Restate, word for word, every line of the data.
-- Start of Source data --
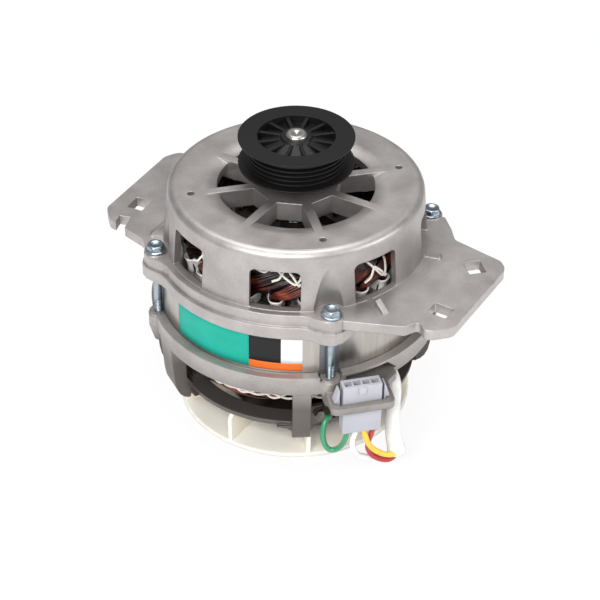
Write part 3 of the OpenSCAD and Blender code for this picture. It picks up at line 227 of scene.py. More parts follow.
def enamelled_copper(name):
    """Copper wire in dark amber enamel, dipped in varnish: glossy, red brown to salmon on the coils
    that stand proud. Within 53 mm of the axis it is painted nearly black, as painted shade on the deeper
    coils."""
    material, where = begin(name, Metallic=0.45, Roughness=0.3, Coat_Weight=0.6, Coat_Roughness=0.15)
    grains = {"in:Scale": 1000 / 8, "in:Detail": 3, "in:Roughness": 0.55}
    cloud = add(material, NOISE, grains, {"Vector": where})["Fac"]
    amber = [(0.36, "#2a0d08"), (0.52, "#5a2015"), (0.74, "#b4573f")]
    wire = add(material, RAMP, {"stops": amber}, {0: cloud})["Color"]
    # Painted shade: the coils that lie deeper, within 52.6 to 54 mm of the axis, are painted nearly
    # black.
    reach = {"in:From Min": 0.0526, "in:From Max": 0.054}
    proud = add(material, RANGE, reach, {"Value": from_shaft(material, where)})[0]
    deep_coil_shade = {"data_type": "RGBA", "in:A": tint("#140605")}
    add(material, MIX, deep_coil_shade, {"Factor": proud, 7: wire}, {2: "Base Color"})
    runs = add(material, NOISE, {"in:Scale": 1000 / 0.9}, {"Vector": where})["Fac"]
    add(material, BUMP, {"in:Distance": 0.05 * MM}, {"Height": runs}, NORMAL)
    return material


def varnish_in_shade(name):
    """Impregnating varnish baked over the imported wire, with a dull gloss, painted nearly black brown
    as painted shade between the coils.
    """
    material, where = begin(name, Roughness=0.4)
    cloud = add(material, NOISE, {"in:Scale": 1000 / 3, "in:Detail": 3}, {"Vector": where})["Fac"]
    add(material, RAMP, {"stops": [(0.3, "#0d0706"), (0.7, "#24110d")]}, {0: cloud}, COLOUR)
    return material


def folded_film(name):
    """Polyester film, cut and folded into cuffs: white, a little glossy, with soft creases."""
    material, where = begin(name, Roughness=0.38, Coat_Weight=0.2, Coat_Roughness=0.2)
    cloud = add(material, NOISE, {"in:Scale": 1000 / 6, "in:Detail": 3}, {"Vector": where})["Fac"]
    add(material, RAMP, {"stops": [(0.3, "#cfcac8"), (0.65, "#f0eeec")]}, {0: cloud}, COLOUR)
    creases = add(material, NOISE, {"in:Scale": 1000 / 3.5}, {"Vector": where})["Fac"]
    add(material, BUMP, {"in:Strength": 0.6, "in:Distance": 0.12 * MM}, {"Height": creases}, NORMAL)
    return material


def twisted_cotton(name):
    """Waxed cotton lacing cord, two strands twisted: white, with a slanting rib along its length."""
    material = begin(name, Roughness=0.75, Sheen_Weight=0.25)[0]
    parts = add(material, SPLIT, links={0: add(material, UV_MAP, {"uv_map": "along"})["UV"]})
    twist = {"operation": "MULTIPLY_ADD", 1: 2.0}
    slant = add(material, MATH, twist, {0: parts["Y"], 2: parts["X"]})[0]
    rib = add(material, MATH, {"operation": "PINGPONG", 1: 0.5}, {0: slant})[0]
    add(material, RAMP, {"stops": [(0.0, "#cfc9bd"), (0.5, "#f4f1ea")]}, {0: rib}, COLOUR)
    add(material, BUMP, {"in:Distance": 0.25 * MM}, {"Height": rib}, NORMAL)
    return material


def fan_plastic(name):
    """Cream polypropylene, soft and slightly translucent. Under the bracket's end plate its upper
    side is painted dark and less translucent, as painted shade from the plate: on the disc inside a
    radius of 31 mm, and 1.33 mm further out for each mm of height up the blades."""
    material, where = begin(name, Roughness=0.6, Specular_IOR_Level=0.2, Subsurface_Weight=0.6,
                            Subsurface_Scale=0.5, Subsurface_Radius=(0.011, 0.009, 0.007))
    cloud = add(material, NOISE, {"in:Scale": 1000 / 18, "in:Detail": 3}, {"Vector": where})["Fac"]
    unshaded = add(material, RAMP, {"stops": [(0.3, "#f5ead9"), (0.7, "#faf0e1")]}, {0: cloud})["Color"]
    height = add(material, SPLIT, links={0: where})["Z"]
    radius = from_shaft(material, where)
    # Painted shade: a cone under the end plate is painted dark brown and loses its translucency.
    cone = add(material, MATH, {"operation": "MULTIPLY_ADD", 1: -1.33}, {0: height, 2: radius})[0]
    shadow = {"in:From Min": 0.1915, "in:From Max": 0.1895}
    inside = add(material, RANGE, shadow, {"Value": cone})[0]
    upper_side = {"in:From Min": -0.1201, "in:From Max": -0.1196}
    above = add(material, RANGE, upper_side, {"Value": height})[0]
    plate_shade = add(material, MATH, {"operation": "MULTIPLY"}, {0: inside, 1: above})[0]
    plate_shade_mix = {"data_type": "RGBA", "in:B": tint("#3a302c")}
    add(material, MIX, plate_shade_mix, {"Factor": plate_shade, 6: unshaded}, {2: "Base Color"})
    opaque = {"operation": "MULTIPLY_ADD", 1: -0.6, 2: 0.6}
    add(material, MATH, opaque, {0: plate_shade}, {0: "Subsurface Weight"})
    satin = add(material, NOISE, {"in:Scale": 1000 / 0.8}, {"Vector": where})["Fac"]
    add(material, BUMP, {"in:Strength": 0.7, "in:Distance": 0.02 * MM}, {"Height": satin}, NORMAL)
    return material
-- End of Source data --
> Solution to the exercise
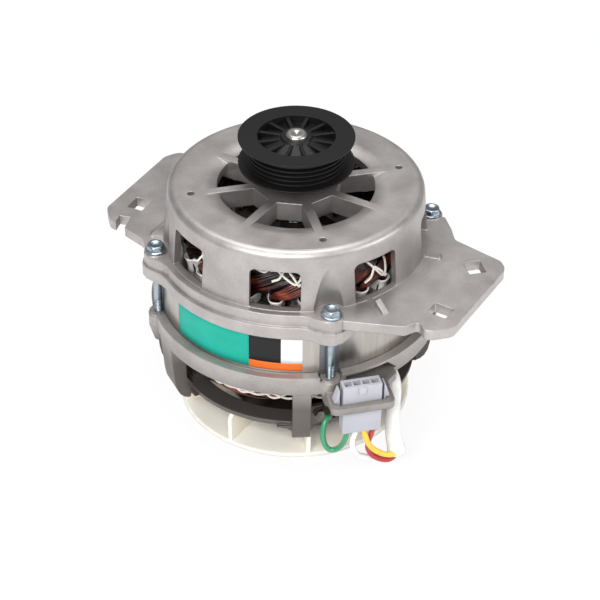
Write part 3 of the OpenSCAD and Blender code for this picture. It picks up at line 227 of scene.py. More parts follow.
def enamelled_copper(name):
    """Copper wire in dark amber enamel, dipped in varnish: glossy, red brown to salmon on the coils
    that stand proud. Within 53 mm of the axis it is painted nearly black, as painted shade on the deeper
    coils."""
    material, where = begin(name, Metallic=0.45, Roughness=0.3, Coat_Weight=0.6, Coat_Roughness=0.15)
    grains = {"in:Scale": 1000 / 8, "in:Detail": 3, "in:Roughness": 0.55}
    cloud = add(material, NOISE, grains, {"Vector": where})["Fac"]
    amber = [(0.36, "#2a0d08"), (0.52, "#5a2015"), (0.74, "#b4573f")]
    wire = add(material, RAMP, {"stops": amber}, {0: cloud})["Color"]
    # Painted shade: the coils that lie deeper, within 52.6 to 54 mm of the axis, are painted nearly
    # black.
    reach = {"in:From Min": 0.0526, "in:From Max": 0.054}
    proud = add(material, RANGE, reach, {"Value": from_shaft(material, where)})[0]
    deep_coil_shade = {"data_type": "RGBA", "in:A": tint("#140605")}
    add(material, MIX, deep_coil_shade, {"Factor": proud, 7: wire}, {2: "Base Color"})
    runs = add(material, NOISE, {"in:Scale": 1000 / 0.9}, {"Vector": where})["Fac"]
    add(material, BUMP, {"in:Distance": 0.05 * MM}, {"Height": runs}, NORMAL)
    return material


def varnish_in_shade(name):
    """Impregnating varnish baked over the imported wire, with a dull gloss, painted nearly black brown
    as painted shade between the coils.
    """
    material, where = begin(name, Roughness=0.4)
    cloud = add(material, NOISE, {"in:Scale": 1000 / 3, "in:Detail": 3}, {"Vector": where})["Fac"]
    add(material, RAMP, {"stops": [(0.3, "#0d0706"), (0.7, "#24110d")]}, {0: cloud}, COLOUR)
    return material


def folded_film(name):
    """Polyester film, cut and folded into cuffs: white, a little glossy, with soft creases."""
    material, where = begin(name, Roughness=0.38, Coat_Weight=0.2, Coat_Roughness=0.2)
    cloud = add(material, NOISE, {"in:Scale": 1000 / 6, "in:Detail": 3}, {"Vector": where})["Fac"]
    add(material, RAMP, {"stops": [(0.3, "#cfcac8"), (0.65, "#f0eeec")]}, {0: cloud}, COLOUR)
    creases = add(material, NOISE, {"in:Scale": 1000 / 3.5}, {"Vector": where})["Fac"]
    add(material, BUMP, {"in:Strength": 0.6, "in:Distance": 0.12 * MM}, {"Height": creases}, NORMAL)
    return material


def twisted_cotton(name):
    """Waxed cotton lacing cord, two strands twisted: white, with a slanting rib along its length."""
    material = begin(name, Roughness=0.75, Sheen_Weight=0.25)[0]
    parts = add(material, SPLIT, links={0: add(material, UV_MAP, {"uv_map": "along"})["UV"]})
    twist = {"operation": "MULTIPLY_ADD", 1: 2.0}
    slant = add(material, MATH, twist, {0: parts["Y"], 2: parts["X"]})[0]
    rib = add(material, MATH, {"operation": "PINGPONG", 1: 0.5}, {0: slant})[0]
    add(material, RAMP, {"stops": [(0.0, "#cfc9bd"), (0.5, "#f4f1ea")]}, {0: rib}, COLOUR)
    add(material, BUMP, {"in:Distance": 0.25 * MM}, {"Height": rib}, NORMAL)
    return material


def fan_plastic(name):
    """Cream polypropylene, soft and slightly translucent. Under the bracket's end plate its upper
    side is painted dark and less translucent, as painted shade from the plate: on the disc inside a
    radius of 31 mm, and 1.33 mm further out for each mm of height up the blades."""
    material, where = begin(name, Roughness=0.6, Specular_IOR_Level=0.2, Subsurface_Weight=0.6,
                            Subsurface_Scale=0.5, Subsurface_Radius=(0.011, 0.009, 0.007))
    cloud = add(material, NOISE, {"in:Scale": 1000 / 18, "in:Detail": 3}, {"Vector": where})["Fac"]
    unshaded = add(material, RAMP, {"stops": [(0.3, "#f5ead9"), (0.7, "#faf0e1")]}, {0: cloud})["Color"]
    height = add(material, SPLIT, links={0: where})["Z"]
    radius = from_shaft(material, where)
    # Painted shade: a cone under the end plate is painted dark brown and loses its translucency.
    cone = add(material, MATH, {"operation": "MULTIPLY_ADD", 1: -1.33}, {0: height, 2: radius})[0]
    shadow = {"in:From Min": 0.1915, "in:From Max": 0.1895}
    inside = add(material, RANGE, shadow, {"Value": cone})[0]
    upper_side = {"in:From Min": -0.1201, "in:From Max": -0.1196}
    above = add(material, RANGE, upper_side, {"Value": height})[0]
    plate_shade = add(material, MATH, {"operation": "MULTIPLY"}, {0: inside, 1: above})[0]
    plate_shade_mix = {"data_type": "RGBA", "in:B": tint("#3a302c")}
    add(material, MIX, plate_shade_mix, {"Factor": plate_shade, 6: unshaded}, {2: "Base Color"})
    opaque = {"operation": "MULTIPLY_ADD", 1: -0.6, 2: 0.6}
    add(material, MATH, opaque, {0: plate_shade}, {0: "Subsurface Weight"})
    satin = add(material, NOISE, {"in:Scale": 1000 / 0.8}, {"Vector": where})["Fac"]
    add(material, BUMP, {"in:Strength": 0.7, "in:Distance": 0.02 * MM}, {"Height": satin}, NORMAL)
    return material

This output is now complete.